We don’t know precisely what triggers mass demonstrations like those in Hong Kong or the Arab Spring. No one expected the numbers we saw the day after the president’s inauguration. One theory is that social movements develop when there is a fissure in the fabric of society. There is a breakdown, an opening for change. Then there is a triggering event — a government action, a street vendor sets himself on fire, a president is inaugurated under a cloud of illegitimacy. The response is not orchestrated. It is spontaneous.

Some might argue that the lack of public outcry is the numbness resulting from three years of the Trump presidency — the nonstop misrepresentation of facts, the chaos, the obstruction and corruption, the lack of accountability. While there is certainly some Trump Fatigue, I’m inclined to believe the lack of massive protest is due to the fact that those who believe Trump should be convicted in the Senate of abuse of power and obstruction of justice also believe in the system; they believe that the legislative branch will do its job to check the power of the executive branch, that the system and institutions that have served our country through multiple crises will once again prevail.

Some think this kind of trust kept President Obama from alerting the public to Russian interference during the 2016 election. The system would resist and Clinton would win. Once Trump was elected, Obama believed the gravity of the office would temper the outrageous behavior of candidate Trump. None of that happened.

We put our faith in systems during the Mueller investigation. But the report did not produce a clear path to impeachment.

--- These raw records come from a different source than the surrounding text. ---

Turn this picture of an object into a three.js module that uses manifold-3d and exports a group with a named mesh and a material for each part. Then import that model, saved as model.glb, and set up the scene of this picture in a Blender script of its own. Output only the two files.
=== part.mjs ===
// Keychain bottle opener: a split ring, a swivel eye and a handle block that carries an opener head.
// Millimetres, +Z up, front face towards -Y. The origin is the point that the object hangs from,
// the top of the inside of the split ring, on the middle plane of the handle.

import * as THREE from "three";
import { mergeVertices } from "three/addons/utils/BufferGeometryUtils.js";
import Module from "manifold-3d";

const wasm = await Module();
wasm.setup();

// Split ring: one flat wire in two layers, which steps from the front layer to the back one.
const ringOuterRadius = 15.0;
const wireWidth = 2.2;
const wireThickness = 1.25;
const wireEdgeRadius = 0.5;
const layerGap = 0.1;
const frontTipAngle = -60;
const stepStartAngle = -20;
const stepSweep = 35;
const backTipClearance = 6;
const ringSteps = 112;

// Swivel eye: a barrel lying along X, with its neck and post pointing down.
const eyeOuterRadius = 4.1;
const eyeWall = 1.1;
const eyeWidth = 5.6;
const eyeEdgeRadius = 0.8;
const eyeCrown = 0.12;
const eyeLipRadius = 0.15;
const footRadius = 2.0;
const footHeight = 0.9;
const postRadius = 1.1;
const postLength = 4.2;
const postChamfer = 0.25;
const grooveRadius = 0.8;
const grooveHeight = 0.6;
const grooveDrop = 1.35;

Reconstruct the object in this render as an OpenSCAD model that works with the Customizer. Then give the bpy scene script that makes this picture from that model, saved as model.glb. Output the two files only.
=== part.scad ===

We continue to treat the divided Congress — and the divided electorate — as a partisan divide; a difference of political beliefs while holding that everyone still believes in our system of government with its shared power, equal branches of government, checks and balances. But more and more it appears this is not true. Those who favor the president’s conviction and removal from office continue to believe in the system, the process, the weight of evidence. They look back at Watergate, how the evidence shifted public opinion and Republican support for the president. They believe that at the end of the day, members of Congress will not just put the rule of law above party loyalty, they will be faithful to the institution in which they serve, rejecting an executive branch that diminishes it by ignoring subpoenas and calling the process of impeachment outlined in the Constitution “illegitimate” and a “coup.”

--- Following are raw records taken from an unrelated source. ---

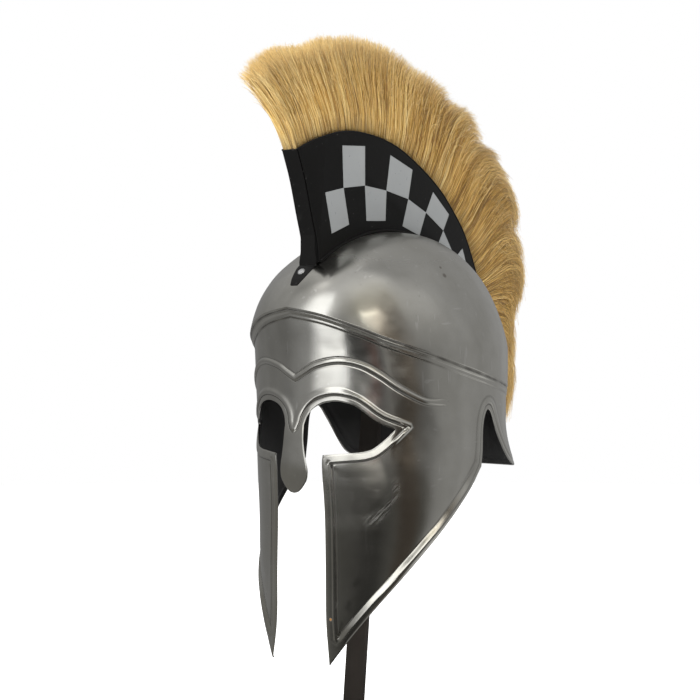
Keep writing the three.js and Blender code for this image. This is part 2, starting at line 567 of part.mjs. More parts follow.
const group = new THREE.Group();
function place(name, shape, look) {
  const mesh = new THREE.Mesh(shape.isBufferGeometry ? shape : geometryOf(shape), look);
  mesh.name = name;
  mesh.position.z = DATUM;
  group.add(mesh);
}

place('helmet_shell', helmetShell(), STEEL);
place('crest_panel_left', crestPanel(1), BLACK);
place('crest_panel_right', crestPanel(-1), BLACK);
place('crest_front_plate', crestFrontPlate(), BLACK);
place('crest_rear_plate', crestRearTab(), BLACK);
place('crest_rivet', crestRivet(), PALE);
place('plume', plume(), HAIR);
place('stand_post', standPost(), POST);
place('stand_cap', standCap(), POST);
place('stand_foot', standFoot(), POST);

export default group;
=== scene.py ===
"""A crested Corinthian-style helmet of polished steel on a plain display stand.

Sizes in the tables are millimetres, heights are from the helmet's datum at brow level, and
the helmet's upright axis is the row's Z axis. Meshes are made in metres in the row frame.
"""
import math

import bmesh
import bpy
import numpy as np
from mathutils import Matrix, Vector, geometry, kdtree


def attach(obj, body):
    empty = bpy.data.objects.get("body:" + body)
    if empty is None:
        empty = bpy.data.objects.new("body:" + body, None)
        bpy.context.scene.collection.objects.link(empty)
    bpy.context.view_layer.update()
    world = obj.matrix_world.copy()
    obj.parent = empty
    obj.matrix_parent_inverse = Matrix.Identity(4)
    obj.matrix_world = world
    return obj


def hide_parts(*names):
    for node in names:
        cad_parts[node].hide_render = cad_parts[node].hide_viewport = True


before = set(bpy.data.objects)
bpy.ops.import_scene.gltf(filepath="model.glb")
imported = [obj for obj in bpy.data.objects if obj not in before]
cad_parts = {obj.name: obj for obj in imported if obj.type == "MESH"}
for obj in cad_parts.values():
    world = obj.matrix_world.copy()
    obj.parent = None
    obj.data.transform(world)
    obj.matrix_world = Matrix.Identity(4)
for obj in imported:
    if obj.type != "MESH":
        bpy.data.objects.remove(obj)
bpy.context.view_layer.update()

MM = 0.001
DATUM = 340.0                       # the helmet's datum above the table
rng = np.random.default_rng(20)

# ---------------------------------------------------------------------------------------
# Sizes of the raised sheet
# ---------------------------------------------------------------------------------------
WALL = 1.4
CROWN = 100.8
DOME = {"side": 100.0, "front": 123.4, "back": 128.7}
ROUNDNESS = {"front": (2.5, 1.57), "side": (1.4, 2.9), "back": (1.4, 2.8)}
SECTIONS = [                        # height, half width, reach to the front, reach to the back
    (-262, 95.0, 106.0, 121.0), (-225, 95.5, 103.3, 121.0), (-180, 96.0, 102.9, 121.0),
    (-135, 96.7, 103.0, 121.0), (-88, 97.4, 105.2, 121.2), (-20, 98.0, 106.5, 121.5),
    (30, 98.0, 113.5, 122.0), (60, 98.0, 117.0, 122.5),
]
OVAL = {"dome": 2.0, "lower": 2.15}     # how square each plan section is
RIDGE_BAND = 5.0
LIP = {"roll": 0.10, "power": 1.25}     # how far the dome's lip bulges, and how low it is undercut
RIDGE_LINE = [                      # degrees round from the front, height
    (0, 32.0), (14, 27.0), (30, 16.5), (42, 7.5), (60, -3.0), (85, -15.5), (127, -30.5),
    (155, -38.0), (180, -41.0),
]
NOSE = {"forward": 5.0, "starts": -35.0, "full": -75.0, "inner": 12.0, "outer": 24.0}
FLARE = {"starts": -62.0, "drop": 33.0, "out": 6.7, "power": 1.6, "from": 95.0, "to": 120.0}

# Outlines on the sheet laid flat: girth from the front centre line on a 100 mm radius, height.
GIRTH = 100.0
HALF_GIRTH = math.pi * GIRTH
NASAL_SIDE = [(0, -115.7), (4.2, -114.7), (8.4, -111), (12.6, -104.5), (13.6, -98.5), (12.8, -92),
              (11.2, -84), (9.8, -73), (9.4, -60)]
EYE_TOP = [(9.4, -60), (12, -52.5), (17.6, -46.3), (26, -42.3), (36.5, -41.1), (47.8, -43.6),
           (55.7, -48.6), (63.2, -54.6), (71.7, -59.7), (81.5, -63.6)]
EYE_FLOOR = [(81.5, -63.6), (75.5, -69.5), (69.3, -75), (62.5, -79.6), (53.4, -81.8), (38.6, -83),
             (24.2, -84.4)]
CHEEK_FRONT = [(24.2, -84.4), (23.5, -95), (24.9, -135), (25.7, -180), (26.2, -220), (29.8, -253.5)]
CHEEK_REAR = [(29.8, -253.5), (45.5, -232), (62, -211.5), (76, -195.5), (97.5, -172.5),
              (120.5, -149.5), (144.5, -126.5), (161, -111), (173, -96.5)]
NOTCH = [(173, -96.5), (175.2, -82), (176.4, -67), (178.4, -57), (182, -51), (186, -49.4),
         (190.5, -52.5), (196, -60.5), (202.5, -70), (209, -80), (217, -91), (225, -96.8)]
GUARD = [(225, -96.8), (236, -98.5), (255, -100.8), (285, -102.3), (HALF_GIRTH, -102.6)]
BROW = [(0, -22.8), (9, -17.8), (20, -12), (37.7, -8.8), (54.8, -12), (69.3, -20), (84.8, -31),
        (102, -39.8), (113, -42.2), (124, -42)]
BEAD = {"inset": 7.25, "half": 2.75, "proud": 1.05}
BEAD_VEE = [(0, -65), (3.2, -57)]
BROW_BEAD = {"half": 2.6, "proud": 1.35}
FRONT_HEM = {"middle": 3.2, "half": 3.8, "proud": 0.45, "crease": 9.2}
FRONT_LINE = {"middle": 7.2, "half": 1.45, "proud": 0.6}
FLOOR_LIP = {"edge": 6.0, "proud": 1.02, "band": 0.25, "fall": 1.5, "fade": 14.0, "crease": 7.3}
REAR_HEM = {"edge": 4.4, "proud": 1.3, "foot": 8.8, "sunk": 1.05, "fade": 9.0}
EDGE_STEP = 2.2                     # between the points along an edge
NASAL_STEP = 2.0
CUT_STEP = 2.4                      # along the hidden cuts at the front and back


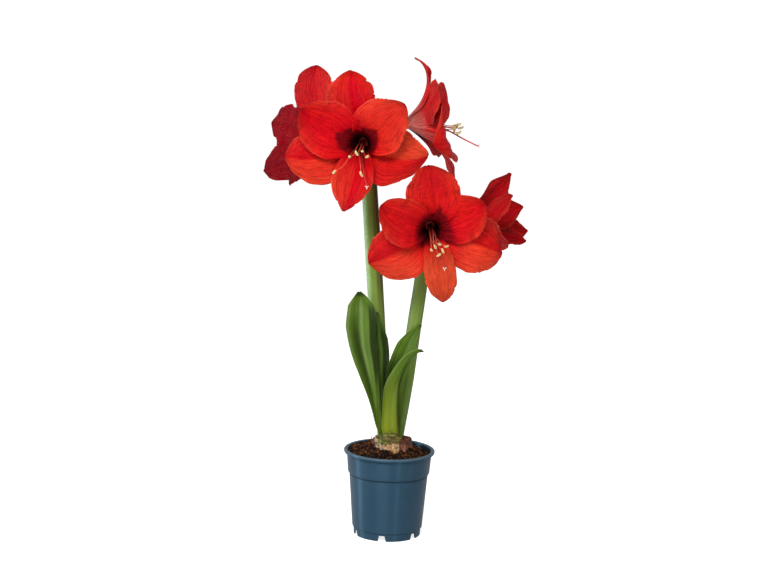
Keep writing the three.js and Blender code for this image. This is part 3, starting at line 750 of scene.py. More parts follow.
def soil_finish():
    """Coir and peat: dark brown, with rusty crumbs and fibres, black ones, and near-black patches
    painted as shade in hollows.
    """
    made, tree, shader, _ = material("potting soil", Roughness=0.85, Specular_IOR_Level=0.2)
    c, seed = SOIL_COLOURS, tree.mark("seed")
    mottle = tree.group(MOTTLE, {"Vector": tree.place(), "Scale": 420.0})
    patches, specks = mottle["Patches"], mottle["Specks"]
    # painted shade: near-black patches where the hollows between crumbs lie in shade
    hollows = tree.remap(tree.noise(tree.place(), 120.0, 3.0, 0.6), 0.42, 0.56, 0.85, 0.0)
    colour = tree.over(
        tree.mix(patches, c["peat"], c["coir"]),
        (tree.remap(seed, 0.62, 0.86), tree.mix(specks, c["rust"], c["bright rust"])),
        (tree.remap(seed, 0.2, 0.5, 0.92, 0.0), c["black crumb"]),
        (hollows, c["hollow"]))
    tree.join(colour, shader["Base Color"])
    tree.join(tree.bump(tree.plus(patches, specks), 1.0, 0.0015), shader["Normal"])
    return made


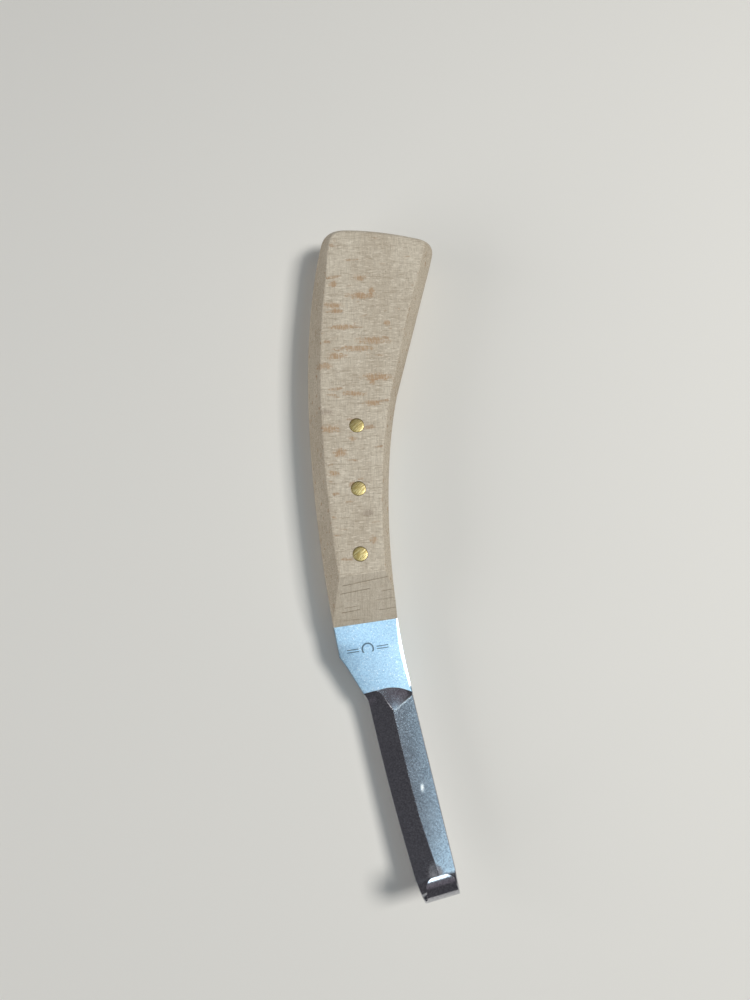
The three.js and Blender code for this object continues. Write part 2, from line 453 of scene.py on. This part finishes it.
def edge_facet(length, across, edge):
    """Height of the facet between the ridge and the cutting edge, carried on past the ridge."""
    t = np.clip(length / BLADE_LENGTH, 0, 1)
    ridge_at = ridge_place(length)
    return lerp(lerp(*RIDGE_HEIGHTS, t), lerp(*EDGE_HEIGHTS, t), (across - ridge_at) / (edge - ridge_at))


CROWN_REACH = (-21.0, -13.0)
CROWN_CURVE = 0.0026


def ricasso_height(length, across):
    """The polished flat falls off a little to both sides, away from the wood."""
    share = smoothstep(length, *CROWN_REACH)
    return STEEL_THICKNESS - CROWN_CURVE * share * across * across


def run_out_height(length, across, spine):
    """The spine-side facet and the slope that runs it out into the flat."""
    line = run_out_line(across)
    if length >= line:
        return spine_facet(length, across, spine)
    arch = arch_line(across)
    t = (line - length) / (line - arch)
    return lerp(spine_facet(line, across, spine), ricasso_height(arch, across), t)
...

What has unfolded, however, is a scenario in which those in Congress who support the president’s narrative on Ukraine also appear to support his push toward a strong executive branch, not subject to the checks and balances of our democracy, and perhaps not subject to the term limits of the Constitution.

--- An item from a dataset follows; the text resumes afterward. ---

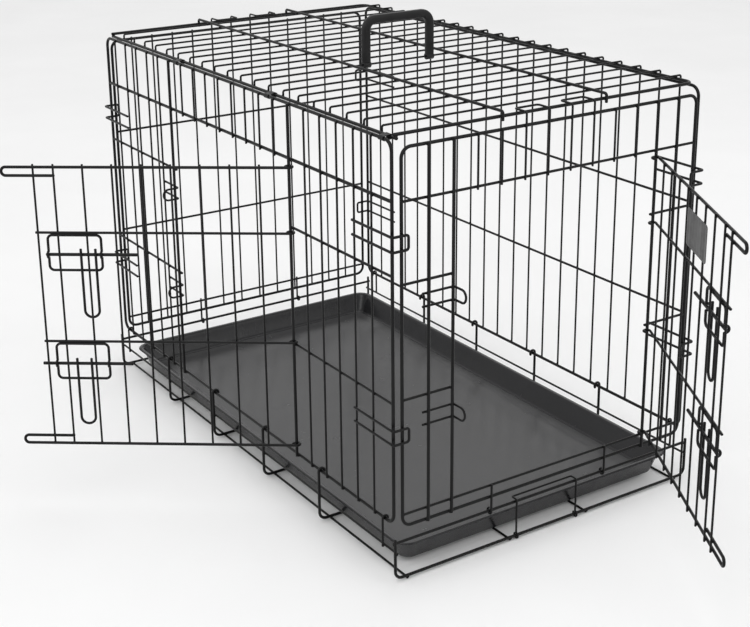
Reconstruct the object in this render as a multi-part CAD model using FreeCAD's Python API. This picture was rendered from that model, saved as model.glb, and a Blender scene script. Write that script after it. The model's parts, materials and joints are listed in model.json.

Writing in Politico, political scientist Thomas Pepinsky identified this as “regime cleavage,” a political climate in which “citizens and officials believe that norms, institutions and laws may be ignored, subverted or replaced.” Democrats are following a process that relies for success on shared values that are no longer held by many elected officials, members of the executive branch, certain media outlets, and a significant portion of the population.

Pepinsky said that regime cleavage in the United States has not yet hardened to the extent that it has in other countries, “but if it does, it will not be possible to elect a president who can ‘end the mess in Washington’ because both sides of the regime cleavage will argue that the other is illegitimate and undemocratic. Voters, understandably, will lose what faith they have left in the value of democracy itself. In the worst-case scenario, presidents and their supporters would be entirely unaccountable to Congress, while their opponents would reject the legitimacy of the presidency altogether.”

Already we are seeing the president and his supporters rejecting not the facts behind the Articles of Impeachment, but Congress’s right to impeach. The president not only denies that his actions warrant impeachment, but has said impeachment should never happen again, which suggests he believes there should be no check on the presidency. He misinterprets Article 2 of the Constitution saying it allows him to do whatever he wants.

He has joked about serving more than the two terms of office outlined by the Constitution.

Pepinsky asks what will happen if the president refuses to leave office if defeated in 2020. We can also ask whether Democrats, if defeated, will point to election interference in 2016 and the president’s request for interference from Ukraine and lose faith in the electoral process.

If either of those scenarios happens, we may well arrive at “regime cleavage” and this may be the “fissure in the social fabric” that results in public demonstrations to support our democracy. But by then, it may be too late.